Entrainment in turbulent gravity currents

Abstract

LABORATORY gravity currents are frequently used to model a range of environmental and industrial flows¹. The manner in which these flows become diluted with distance by the surrounding fluid has important implications for turbidity currents², pyroclastic flows^3,4, avalanches⁵, accidental dense gas releases⁶, fire propagation⁷ and emission of industrial pollutants. Here we present an experimental technique for quantifying the entrainment of ambient fluid into the head of a gravity current propagating along a horizontal surface. The technique relies on the neutralization of an alkaline current by entrainment of acidic ambient fluid, and is visualized by using a pH indicator. Dimensional analysis indicates that the proportion of ambient fluid entrained into a gravity current head depends only on the initial volume of the current and distance from the release point, and is independent of the initial value of the density difference.
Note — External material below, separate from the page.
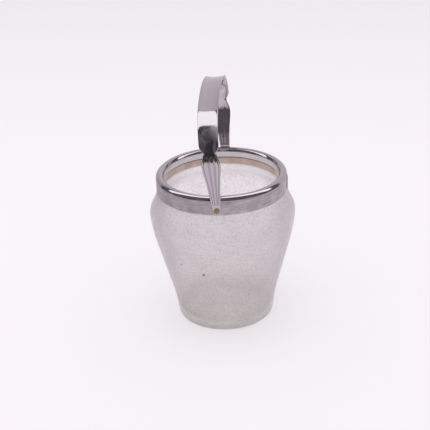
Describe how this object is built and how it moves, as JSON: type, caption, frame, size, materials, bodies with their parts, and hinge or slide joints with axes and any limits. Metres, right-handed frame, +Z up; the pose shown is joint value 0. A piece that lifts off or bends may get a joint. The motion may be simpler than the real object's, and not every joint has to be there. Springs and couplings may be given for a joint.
{
  "type": "ice bucket",
  "caption": "Frosted glass urn-shaped ice bucket with a metal collar round the mouth and a tilting stamped strap bail on brass rivets.",
  "frame": {"origin": "centre of the flat base, where the bucket stands", "axes": "+Z up, -Y the front, +Y the back; the rivets of the bail lie on one line along Y and the lapped seam of the band is at +X"},
  "size_m": [0.1404, 0.1448, 0.2355],
  "materials": {
    "frosted_glass": "acid-frosted, finely pebbled",
    "collar_chrome": "polished",
    "band_steel": "satin, fine lines round the band",
    "plaster": "matt, yellowed",
    "bail_chrome": "polished",
    "rivet_brass": "worn"
  },
  "bodies": {
    "bucket": {"glass_body": "frosted_glass", "collar_roll": "collar_chrome", "collar_band": "band_steel", "rim_cement": "plaster", "front_rivet": "rivet_brass", "rear_rivet": "rivet_brass", "front_washer": "band_steel", "rear_washer": "band_steel", "front_burr": "rivet_brass", "rear_burr": "rivet_brass"},
    "bail": {"bail_handle": "bail_chrome"}
  },
  "joints": [
    {"name": "bail_tilt", "type": "hinge", "parent": "bucket", "child": "bail", "pos_m": [0, 0, 0.1371], "axis": [0, 1, 0], "range_deg": [-120, 120]}
  ]
}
This result is confirmed by the experimental data, which also show that little dilution of the head takes place during the slumping phase^8,9. Thereafter the dilution increases with the downstream distance, in quantitative agreement with the predictions of a theoretical model which evaluates the volume of entrained fluid. We apply the results to show that sediment slumps of initially high sediment concentrations will become dilute turbidity currents owing to entrainment of sea water before they have propagated extensively over the floors of ocean basins.